On Nov. 11, 1918, after four years of trench warfare in Europe, a treaty was signed ending World War I. The treaty of Versailles marked the end of what was hoped to have been the war to end all wars. Soon after, the U.S. instituted Armistice Day, a national holiday to remember the sacrifices of WWI soldiers. Only a few years later, in 1954 following World War II and the Korean War, Congress changed the holiday’s name to Veterans Day, changing its purpose and scope. It became a day that allows Americans to remember and honor the sacrifices of all soldiers who have served in our military.

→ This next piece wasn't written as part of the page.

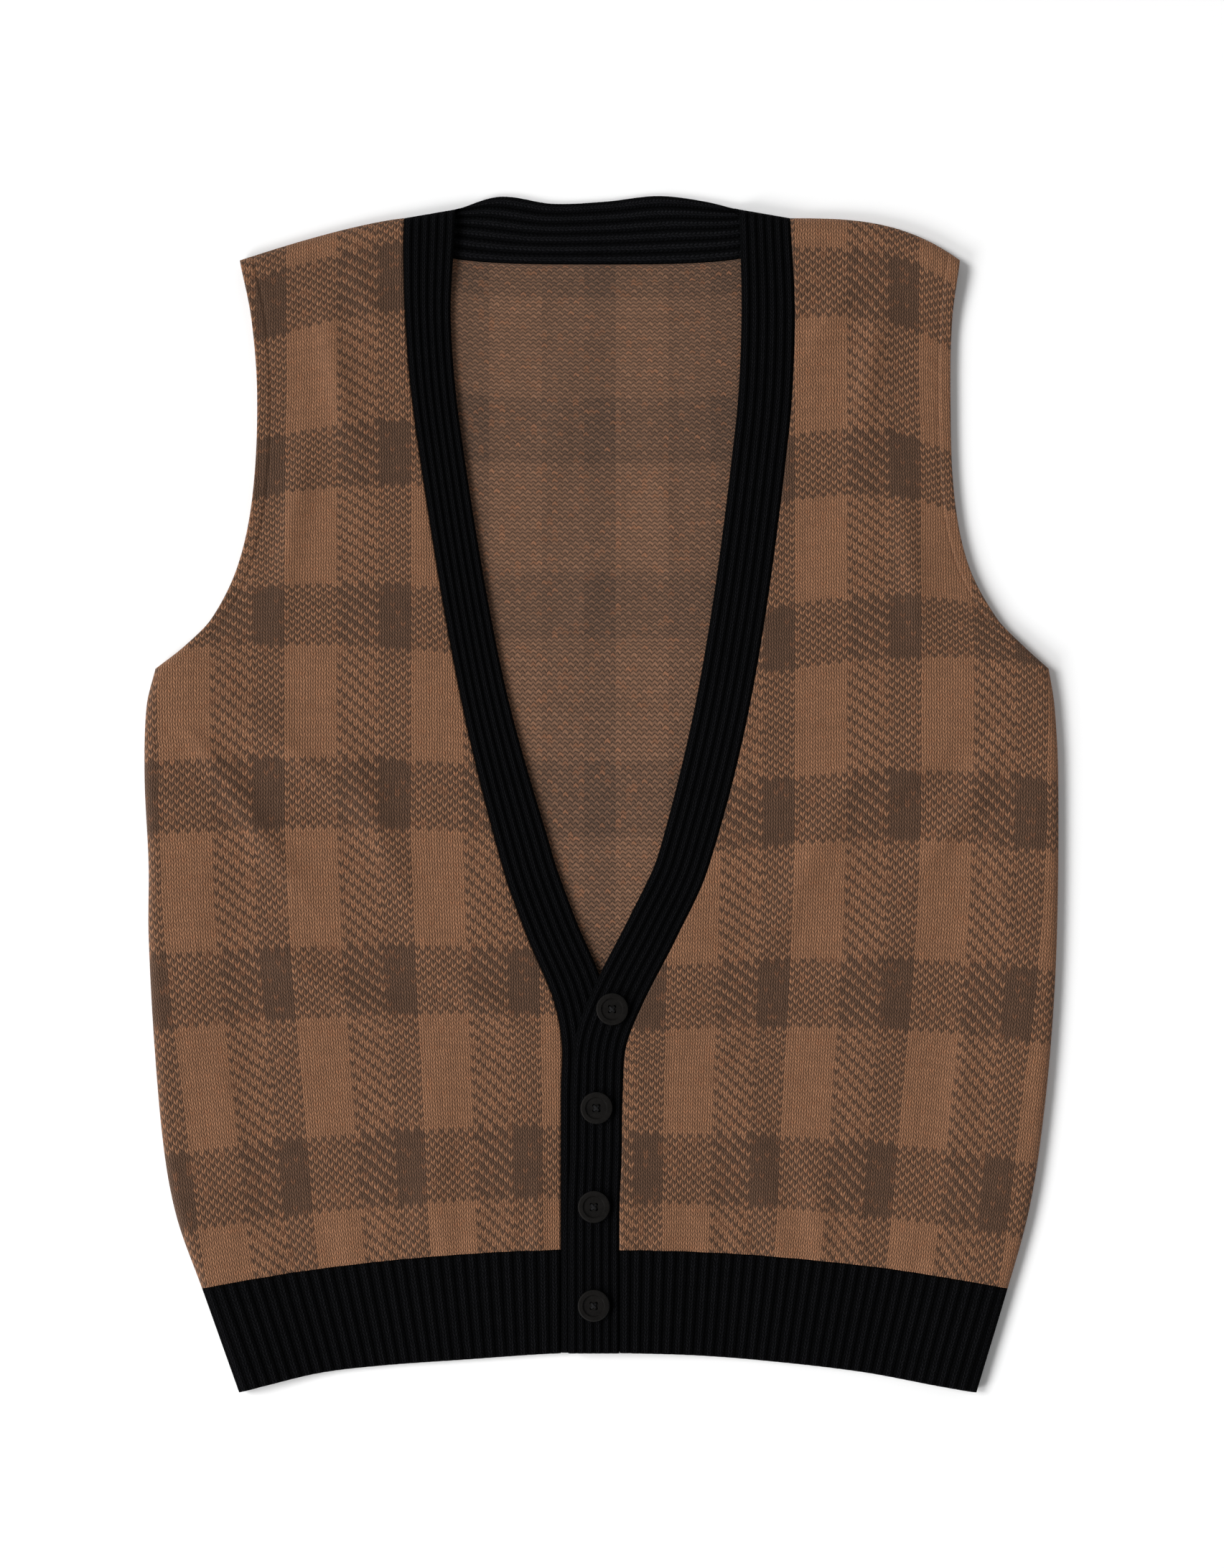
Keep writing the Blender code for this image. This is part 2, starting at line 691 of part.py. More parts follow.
def button(name, x, y, z, material):
    """A dished round button with sewing holes, its back at height z."""
    top = BUTTON_THICKNESS
    profile = (
        (BUTTON_RADIUS - BUTTON_EDGE, 0.0),
        (BUTTON_RADIUS, BUTTON_EDGE),
        (BUTTON_RADIUS, top - BUTTON_EDGE),
        (BUTTON_RADIUS - BUTTON_EDGE, top),
        (BUTTON_DISH_RADIUS, top),
        (BUTTON_DISH_RADIUS - BUTTON_EDGE, top - BUTTON_DISH_DEPTH),
    )
    turns = [k * math.tau / BUTTON_SEGMENTS for k in range(BUTTON_SEGMENTS)]
    bm = bmesh.new()
    rings = [
        [bm.verts.new((radius * math.cos(turn), radius * math.sin(turn), height)) for turn in turns]
        for radius, height in profile
    ]
    for low, high in zip(rings, rings[1:]):
        for k in range(BUTTON_SEGMENTS):
            after = (k + 1) % BUTTON_SEGMENTS
            bm.faces.new((low[k], low[after], high[after], high[k]))
    bm.faces.new(rings[0])
    bm.faces.new(rings[-1])
    obj = new_object(name, bm, material)
    obj.location = (x * MM, y * MM, z * MM)
    for k in range(BUTTON_HOLES):
        turn = math.pi / BUTTON_HOLES + k * math.tau / BUTTON_HOLES
        hole_x = x + BUTTON_HOLE_OFFSET * math.cos(turn)
        hole_y = y + BUTTON_HOLE_OFFSET * math.sin(turn)
        cut = obj.modifiers.new("sewing_hole", "BOOLEAN")
        cut.operation = "DIFFERENCE"
        cut.object = hole_cutter(hole_x, hole_y, z)
    return obj


def plain_material(name, colour, roughness):
    material = bpy.data.materials.new(name)
    material.use_nodes = True
    shader = material.node_tree.nodes["Principled BSDF"]
    shader.inputs["Base Color"].default_value = (*colour, 1.0)
    shader.inputs["Roughness"].default_value = roughness
    shader.inputs["Metallic"].default_value = 0.0
    return material


def main():
    for obj in list(bpy.data.objects):
        bpy.data.objects.remove(obj)
    brown = plain_material("brown_knit", (0.15, 0.076, 0.045), 0.95)
    black = plain_material("black_rib", (0.008, 0.008, 0.009), 0.95)
    button_black = plain_material("black_button", (0.012, 0.010, 0.009), 0.35)

    back_panel("back_panel", brown)
    back_hem("hem_back", black)
    for side, word in ((1, "left"), (-1, "right")):
        front_panel(f"front_{word}", side, brown)
        front_hem(f"hem_front_{word}", side, black)
        front_band(f"band_{word}", side, black)
    back_neckband("neckband_back", black)
    for k in range(BUTTON_COUNT):
        y = BUTTON_TOP_Y - k * BUTTON_SPACING
        z = BAND_TOP + OVERLAP_LIFT + SEAM_GAP
        button(f"button_{k + 1}", through(BAND_LINE[1], y), y, z, button_black)


main()
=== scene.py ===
import math

import bmesh
import bpy
import numpy as np
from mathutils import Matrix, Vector


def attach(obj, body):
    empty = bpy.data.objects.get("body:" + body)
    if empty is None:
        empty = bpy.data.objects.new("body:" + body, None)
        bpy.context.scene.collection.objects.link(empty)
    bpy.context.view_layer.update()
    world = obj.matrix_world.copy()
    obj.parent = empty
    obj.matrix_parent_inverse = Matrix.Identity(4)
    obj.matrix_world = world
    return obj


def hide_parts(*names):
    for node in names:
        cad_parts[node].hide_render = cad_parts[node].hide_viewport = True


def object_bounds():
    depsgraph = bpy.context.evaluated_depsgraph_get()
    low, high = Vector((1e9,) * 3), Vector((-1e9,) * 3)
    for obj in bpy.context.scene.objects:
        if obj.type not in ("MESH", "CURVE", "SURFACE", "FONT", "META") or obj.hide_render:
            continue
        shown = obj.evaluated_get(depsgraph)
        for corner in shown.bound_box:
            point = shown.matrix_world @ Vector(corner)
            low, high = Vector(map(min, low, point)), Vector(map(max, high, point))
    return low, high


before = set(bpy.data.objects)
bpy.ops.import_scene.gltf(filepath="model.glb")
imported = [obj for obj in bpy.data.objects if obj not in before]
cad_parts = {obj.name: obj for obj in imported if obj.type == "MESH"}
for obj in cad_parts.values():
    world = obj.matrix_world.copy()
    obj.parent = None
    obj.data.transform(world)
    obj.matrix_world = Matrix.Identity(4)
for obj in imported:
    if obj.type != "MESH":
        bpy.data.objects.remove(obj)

CAD_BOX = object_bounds()
MM = 0.001

# ---- sizes, in millimetres, as in the solids
# The outline's main points. The vest lies a little unevenly: its left side is 1 and its right one -1.
HALF_LENGTH = 340.0
HEM_BOTTOM_MID = -317.5
HEM_SEAM_MID = -259.0
HEM_SAG = 22.0
HEM_SEAM_SIDE_Y = HEM_SEAM_MID - HEM_SAG
HEM_CORNER_X = {1: 213.0, -1: 206.0}
HEM_SEAM_X = {1: 230.7, -1: 227.0}
ARMPIT_Y = 71.0
SHOULDER_TIP_X = {1: 203.5, -1: 205.5}
SHOULDER_TIP_Y = 303.0
SHOULDER_ROUNDING = {1: 3.0, -1: 1.3}
NECK_CENTRE = -2.5
NECK_X = 109.5
NECK_Y = 327.0
NECK_DEPTH = 26.0
NECK_SQUARENESS = 3.4
PANEL_LENGTH = NECK_Y - HEM_SEAM_MID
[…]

A lot of people wrongly think it’s “Veteran’s Day” or “Veterans’ Day.” The day is not a day the “belongs” to one veteran or multiple veterans, which is what the apostrophe would imply. It is a day for all to honor all veterans, so no apostrophe needed. Since many Americans get them confused, it is also important to eliminate the confusion with Memorial Day. Memorial Day is a time to remember those who gave their lives for our country, particularly in battle or from wounds suffered in battle. Veterans Day honors all of those who have served in war or peace.

As a pastor and a person who has severed in the military, I readily acknowledge that Veterans Day is not an official religious holiday. Just like New Year’s Day, Mother’s Day, Independence Day, Labor Day and others, it is not part of the liturgical calendar. I am also aware many of our church members are veterans and with those currently serving are worthy of recognition by and support of their church communities.

Without making a theological statement regarding war, in our church community, we take a few minutes within our service on the Sunday before Veterans Day to recognize all who are or have served. We do this with a visual presentation highlighting those currently serving and veterans. The presentation includes pictures if we have them. It often includes the person at the time of their service and then more recently, sometimes with family members.

Pictures can bring remembrances and sometimes chuckles. For some of us remembering and having others see us when we were thinner, had more hair, and youthful faces, can be a mixed blessing. This is one way for the church community to say we remember, we respect, and we care.

I close with a timeless statement by a veteran.

“Now, Therefore, I, Dwight D. Eisenhower, president of the United States of America, do hereby call upon all of our citizens to observe Thursday, Nov. 11, 1954, as Veterans Day. On that day let us solemnly remember the sacrifices of all those who fought so valiantly, on the seas, in the air, and on foreign shores, to preserve our heritage of freedom, and let us reconsecrate ourselves to the task of promoting an enduring peace so that their efforts shall not have been in vain. I also direct the appropriate officials of the government to arrange for the display of the flag of the United States on all public buildings on Veterans Day.” Proclamation 3071 — Veteran’s Day, 1954

Given current restrictions created by the pandemic, recognitions are of course very different this year. But one good way to continuously honor our veterans is to be a good citizen, participate in our democratic process, fight for justice, and pray for our nation.


By Robert J. Gustafson

Your Pastor Speaks

Robert J. Gustafson, Ph.D., P.E, is pastor of West Berlin Presbyterian Church, 2911 Berlin Station Road.